The plant has some characteristics of the order Bryopsidales, such as the lack of clear cellularization. It looks like the plant is made up of a continuous, single cell.
I thought a quick look at the DNA sequence would clear things up, but that was not the case. The closest match, Acrosiphonia, with 88% sequence identity. That’s not a very good match, and even though it looks somewhat like Acrosiphonia, the unidentified alga lacks several key features, such as the hooks on the branches (which cause mature plants to develop a dreadlocked appearance) and clear cellularization of Acrosiphonia. Plus, Acrosiphonia is a cold water species, unlikely to thrive in a warm reef aquarium.
The closest visual match so far is Trichosolen, which does have warm water species.
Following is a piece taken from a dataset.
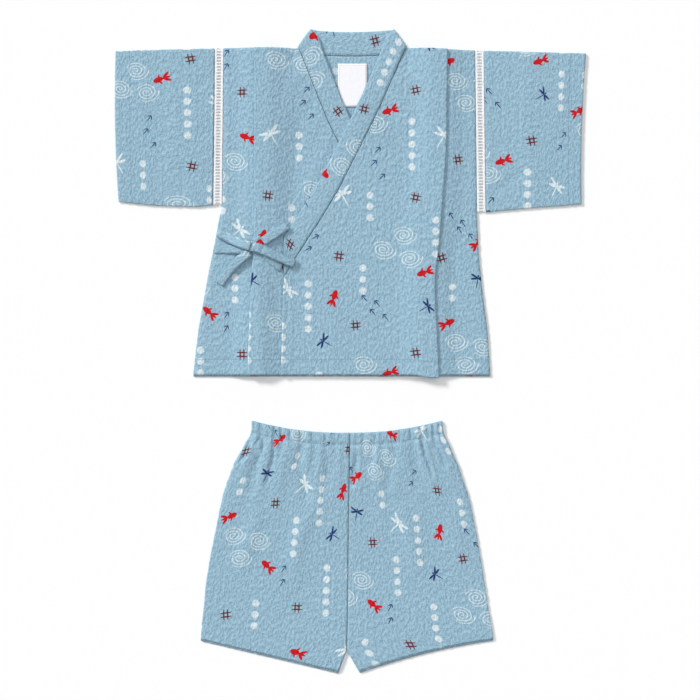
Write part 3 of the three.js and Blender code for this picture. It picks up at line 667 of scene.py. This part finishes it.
def makeClothMaterial(name, color, paintedTroughShade, printed, relief):
    made = bpy.data.materials.new(name)
    made.use_nodes = True
    tree = made.node_tree
    shader = tree.nodes["Principled BSDF"]
    flatCloth = addNode(tree, "ShaderNodeUVMap", uv_map="cloth")
    pucker = placeGroup(tree, puckerGroup, Cloth=flatCloth.outputs[0], Scale=puckerScale)
    # painted shade: where the pucker is low the cloth colour turns to the darker trough colour, shade painted
    # into the crinkle troughs
    tone = mixColor(tree, pucker.outputs["Pucker"], paintedTroughShade, color)
    if printed:
        spots = {}
        for attribute in motifLayers:
            spots[attribute] = addNode(tree, "ShaderNodeAttribute",
                                       attribute_name=attribute).outputs["Vector"]
        drawn = placeGroup(tree, printGroup, RippleSpot=spots["rippleSpot"], MotifSpot=spots["motifSpot"])
        wrong = addNode(tree, "ShaderNodeAttribute", attribute_name="wrongSide").outputs["Fac"]
        strength = calc(tree, "SUBTRACT", 1, calc(tree, "MULTIPLY", wrong, wrongFade))
        for output, ink in (("White", "white"), ("Brown", "brown"), ("Navy", "navy"), ("Red", "red")):
            tone = mixColor(tree, calc(tree, "MULTIPLY", drawn.outputs[output], strength), tone, inks[ink])
    # running stitches along hems and seams
    seam = addNode(tree, "ShaderNodeAttribute", attribute_name="seamSpot")
    parts = addNode(tree, "ShaderNodeSeparateXYZ")
    tree.links.new(seam.outputs["Vector"], parts.inputs[0])
    near = smoothStep(tree, calc(tree, "ABSOLUTE", parts.outputs[0]), *stitches["line"])
    wave = calc(tree, "SINE", calc(tree, "MULTIPLY", parts.outputs[1], stitches["rate"]))
    dashed = calc(tree, "MULTIPLY", near, smoothStep(tree, wave, *stitches["dash"]))
    stitch = calc(tree, "MULTIPLY", dashed, calc(tree, "COMPARE", parts.outputs[2], 1, 0.1))
    tone = mixColor(tree, calc(tree, "MULTIPLY", stitch, stitches["shown"]), tone, threadShade)
    tree.links.new(tone, shader.inputs["Base Color"])
    height = calc(tree, "SUBTRACT", pucker.outputs["Height"],
                  calc(tree, "MULTIPLY", stitch, stitches["sunk"]))
    bump = addNode(tree, "ShaderNodeBump")
    bump.inputs["Strength"].default_value = relief
    bump.inputs["Distance"].default_value = 0.0011
    tree.links.new(height, bump.inputs["Height"])
    tree.links.new(bump.outputs[0], shader.inputs["Normal"])
    shader.inputs["Roughness"].default_value = 0.9
    shader.inputs["Specular IOR Level"].default_value = 0.25
    shader.inputs["Sheen Weight"].default_value = 0.12
    return made


# the second colour of each material is painted shade for the troughs of its puckers
clothMaterial = makeClothMaterial("crinkledCotton", color=(0.352, 0.535, 0.655, 1),
                                  paintedTroughShade=(0.245, 0.405, 0.52, 1),
                                  printed=True, relief=0.6)
laceMaterial = makeClothMaterial("ladderLace", color=(0.90, 0.91, 0.93, 1), paintedTroughShade=(0.80, 0.82, 0.85, 1),
                                 printed=False, relief=0.3)
labelMaterial = makeClothMaterial("wovenLabel", color=(0.90, 0.90, 0.93, 1), paintedTroughShade=(0.87, 0.87, 0.91, 1),
                                  printed=False, relief=0.08)
print("materials made")


def spread(start, end, step=gridStep):
    return np.linspace(start, end, max(2, int(round(abs(end - start) / step)) + 1))


arc = np.linspace(0, math.pi, 6)[1:-1]
tuckColumns = {"under": 5, "side": 28}


def tuckSide(fold, outer, level, step, rest):
    # beyond the fold of a tuck, in plan and height: round the fold, back below it, and out to the side
    hidden = fold - tuckDepth + turn
    outward = np.linspace(hidden, outer, tuckColumns["side"])
    s = np.concatenate([fold - turn + turn * np.sin(arc),
                        np.linspace(fold - turn, hidden, tuckColumns["under"]),
                        hidden - turn * np.sin(arc), outward])
    bend = step / 2 * (1 - np.cos(arc))
    under = np.full(tuckColumns["under"], level + step)
    return s, np.concatenate([level + bend, under, level + step + bend, rest + backSideZ(outward, fold)])


hemDips = {"depth": 3.3, "from": 70, "fade": 18, "to": 97, "end": 2, "up": 60}
shoulderSlope = {"drop": 2.4, "x": 61, "across": 76, "y": 246, "up": 84}


def hemDip(x, y):
    alongHem = rise((x - hemDips["from"]) / hemDips["fade"]) * (1 - rise((x - hemDips["to"]) / hemDips["end"]))
    return hemDips["depth"] * alongHem * (1 - rise((y - hemY) / hemDips["up"]))


def shoulderDrop(x, y):
    outward = rise((x - shoulderSlope["x"]) / shoulderSlope["across"])
    return shoulderSlope["drop"] * outward * rise((y - shoulderSlope["y"]) / shoulderSlope["up"])


frontSizes = {"columns": 84, "bandY": 80, "liftFade": 40, "seamDrop": 0.55, "seamFade": 5, "hemStitch": 17,
              "belowCrease": 0.6}


def makeFront(name, side):
    over = side > 0
    fold, outer, edge = ("leftFold", "leftSide", "over") if over else ("rightFold", "rightSide", "under")
    heightOf = overZ if over else underZ
    wide = frontSizes["columns"]
    points, uv = [], []
    for y in spread(hemY, shoulderY):
        f, o = at(body, y, fold), at(body, y, outer)
        seam = 0 if y < frontSizes["bandY"] else seamGap
        inner = side * np.interp(y, frontEdge["y"], frontEdge[edge]) + seam
        s = np.linspace(inner, f - turn, wide)
        lift = neckLift(side * s, y) * rise((shoulderY - y) / frontSizes["liftFade"])
        z = cloth / 2 + heightOf(side * s, y, lift)
        beyondS, beyondZ = tuckSide(f, o, z[-1], -layer, cloth / 2 + layer)
        s, z = np.concatenate([s, beyondS]), np.concatenate([z, beyondZ])
        seamDrop = frontSizes["seamDrop"] * rise((s - o + frontSizes["seamFade"]) / frontSizes["seamFade"])
        length = np.concatenate([[0], np.cumsum(np.hypot(np.diff(s), np.diff(z)))])
        u = s.copy()
        u[wide:] = s[wide - 1] + length[wide:] - length[wide - 1]
        x = side * s
        strength = np.where(np.arange(len(s)) < wide + len(arc), 1, frontSizes["belowCrease"])
        lifted = creaseHeight(name, x, np.full(len(x), y)) * strength
        points.append(np.stack([x, y - hemDip(x, y) - shoulderDrop(x, y), z + lifted - seamDrop], 1))
        uv.append(np.stack([side * u, np.full(len(u), y)], 1))
    points, uv = np.array(points), np.array(uv)
    seams = np.stack([uv[..., 1] - (hemY + frontSizes["hemStitch"]), uv[..., 0]], 2)
    return makePanel(name, points, uv, seams=seams, shift=(40, 96) if over else (118, 30))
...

The only species with rbcL sequence in the database (T. myura) is only an 86% match for DNA, so it’s probably not the one either.
By way of comparison, the usual pest algae (various species of Bryopsis and Derbesia) were only 82% – 83% identical, so we can at least rule out the possibility that it is an oddball species of one of those.
The hunt continues for a match. Not very satisfying, but some days are like that.
Happy Holidays to all of you fans of slugs!
Although the site and the project are devoted to adorable molluscs, we would be nowhere without algae. These days, I spend more time and resources trying to acquire, grow, and identify algae than I do attending to Elysia. It should not be a surprise, given the outsize role of algae in the biology of the slugs, but, until this project was underway, I had never given a lot of thought to the care and diversity of algae. Subsequent posts will describe some of the progress in algae care, but today we’ll focus on some systematics and molecular biology.
The plant in the photo above has been nagging at me for well over a year. I can’t remember exactly how it came up, but KP Aquatics mentioned that they had a species of algae they called “spongy sea pansy,” which was like Udotea, but larger and squishier. They were quite a bit taller than Udotea, grew in clumps, and were indeed quite spongy. Their biology is somewhat different from other algae in the order, in that the thallus (the body of the alga) dies back periodically, and a new one grows from the rhizoid (the rootlike part). In my experience, species like Udotea or Penicillus send out runners that produce new thalli, and the old ones just die off.
I have been referring to them as Avrainvillea, because they fit the description reasonably well, but had never done the hard work of verifying that it was not a similarly squishy genus, such as Rhipilia or Cladocephalus.
A real phycologist (algae specialist) would have probably started with a good microscope and species key. I took the molecular route, since I was already using PCR to amplify DNA from the rbcL gene in a few other species, and sending it off for sequencing.
Because I was testing new PCR machines, I had set up three independent reactions, and the results were the same. The screenshot below shows the results of a BLAST search for one of the sequences through the NCBI database, with the closest match at the top. The second best, with 98% of the nucleotides being identical, is Avrainvillea nigricans. The best match (99%) is to an “uncultured Ulvophyceae” clone from a study by Christa, Gould, Wagele, and their collaborators. If I read the entry correctly, the sequence is from kleptoplasts extracted from Costasiella, a Caribbean slug that feeds on…did you guess…Avrainvillea. To provide a little context, Cladocephalus and Rhipilia, the genera that were possible candidates based on appearance, were only 93% and 82% identical, respectively.
That is a pretty clear-cut result. It looks like Avrainvillea, it is squishy like Avrainvillea, and its DNA is essentially an exact match for Avrainvillea nigricans. It is Avrainvillea.